## What the task asks
Repeat each line of the material exactly.

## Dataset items
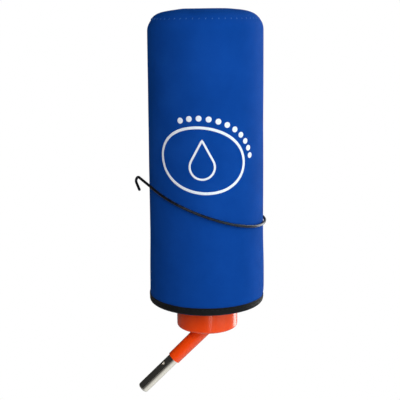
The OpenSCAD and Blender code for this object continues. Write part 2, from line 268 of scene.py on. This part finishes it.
def tube(points, radius, sides, verts, faces, radii=None):
    """Adds a closed tube with rounded ends along points to verts and faces."""
    base = len(verts)
    framed = frames_along(points)
    rings = []
    for i, (p, (t, s, u)) in enumerate(zip(points, framed)):
        r = radii[i] if radii else radius
        rings.append((p, s, u, r))
    cap = 0.45
    first, last = rings[0], rings[-1]
    rings.insert(0, (first[0] - framed[0][0] * radius * cap, first[1], first[2], first[3] * 0.72))
    rings.append((last[0] + framed[-1][0] * radius * cap, last[1], last[2], last[3] * 0.72))
    for p, s, u, r in rings:
        for k in range(sides):
            a = 2 * math.pi * k / sides
            verts.append(tuple(p + r * (math.cos(a) * s + math.sin(a) * u)))
    n = len(rings)
    for i in range(n - 1):
        for k in range(sides):
            a, b = base + i * sides + k, base + i * sides + (k + 1) % sides
            faces.append((a, b, b + sides, a + sides))
    faces.append(tuple(base + k for k in reversed(range(sides))))
    faces.append(tuple(base + (n - 1) * sides + k for k in range(sides)))


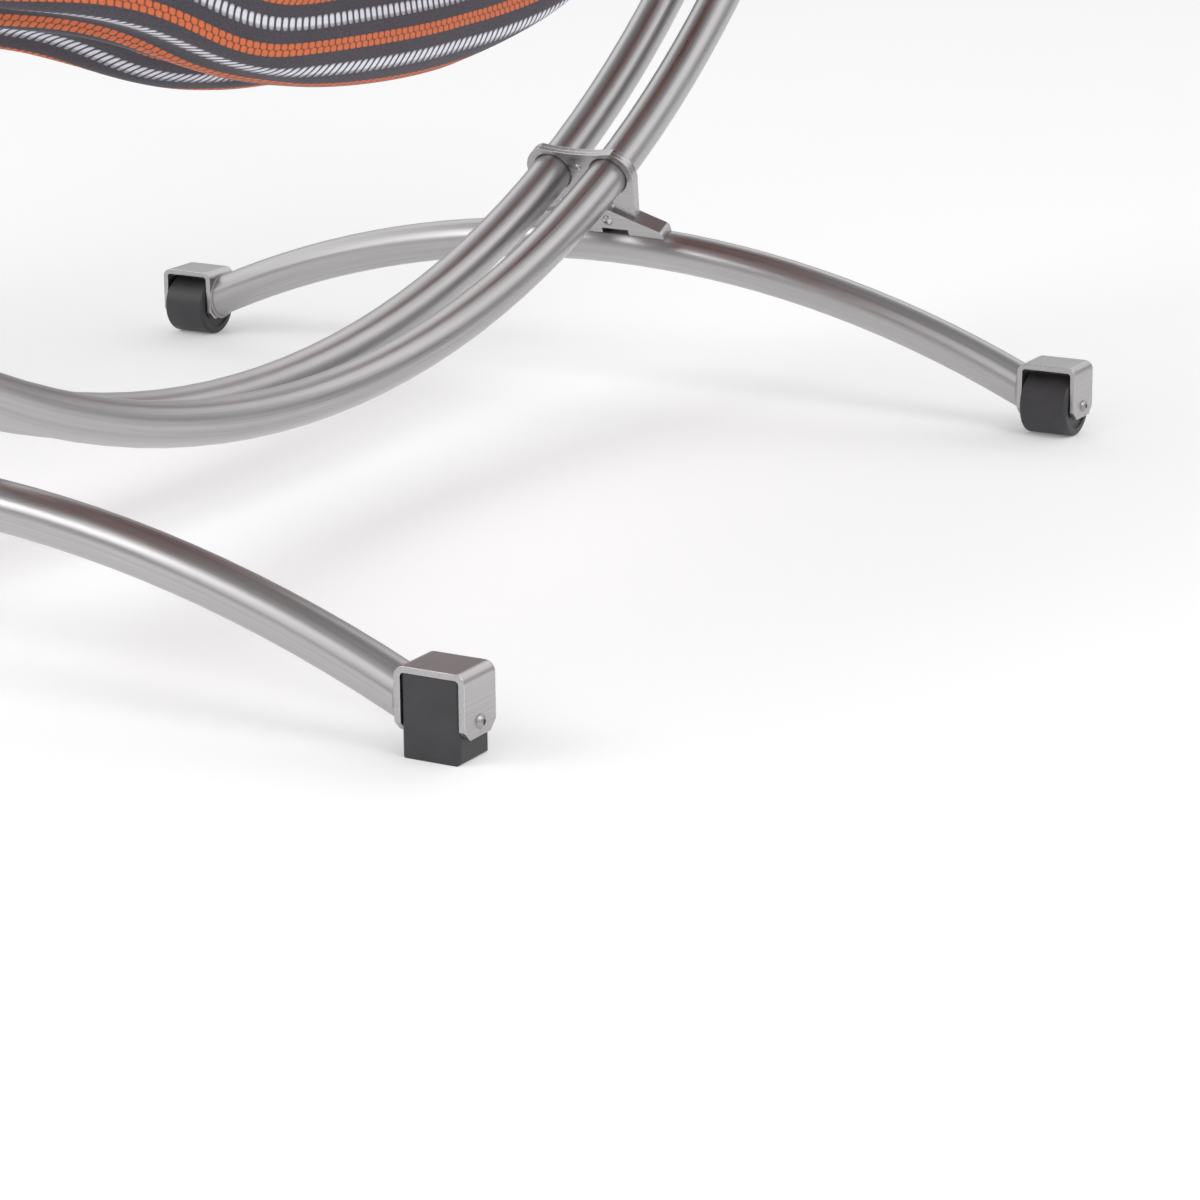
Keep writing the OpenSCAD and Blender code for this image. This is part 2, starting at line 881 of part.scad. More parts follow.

## Response to the exercise
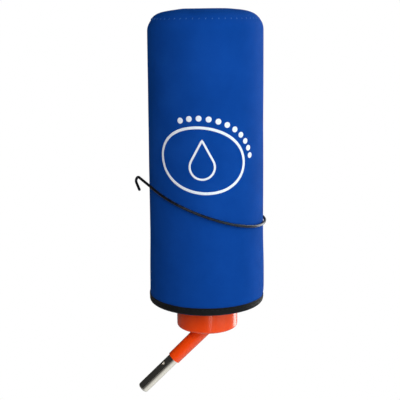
The OpenSCAD and Blender code for this object continues. Write part 2, from line 268 of scene.py on. This part finishes it.
def tube(points, radius, sides, verts, faces, radii=None):
    """Adds a closed tube with rounded ends along points to verts and faces."""
    base = len(verts)
    framed = frames_along(points)
    rings = []
    for i, (p, (t, s, u)) in enumerate(zip(points, framed)):
        r = radii[i] if radii else radius
        rings.append((p, s, u, r))
    cap = 0.45
    first, last = rings[0], rings[-1]
    rings.insert(0, (first[0] - framed[0][0] * radius * cap, first[1], first[2], first[3] * 0.72))
    rings.append((last[0] + framed[-1][0] * radius * cap, last[1], last[2], last[3] * 0.72))
    for p, s, u, r in rings:
        for k in range(sides):
            a = 2 * math.pi * k / sides
            verts.append(tuple(p + r * (math.cos(a) * s + math.sin(a) * u)))
    n = len(rings)
    for i in range(n - 1):
        for k in range(sides):
            a, b = base + i * sides + k, base + i * sides + (k + 1) % sides
            faces.append((a, b, b + sides, a + sides))
    faces.append(tuple(base + k for k in reversed(range(sides))))
    faces.append(tuple(base + (n - 1) * sides + k for k in range(sides)))


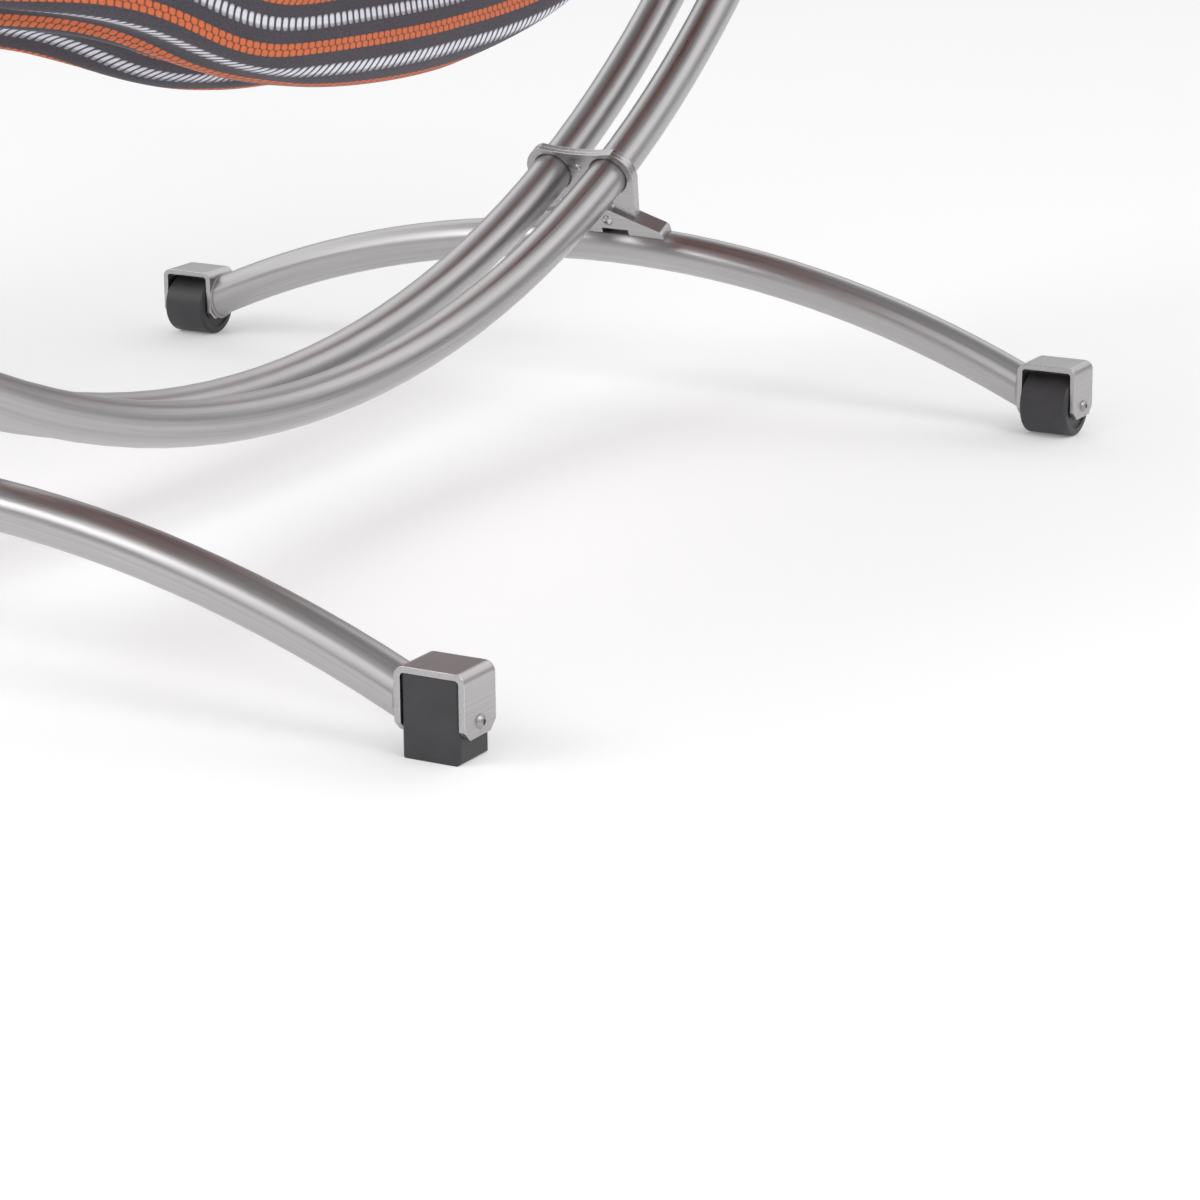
Keep writing the OpenSCAD and Blender code for this image. This is part 2, starting at line 881 of part.scad. More parts follow.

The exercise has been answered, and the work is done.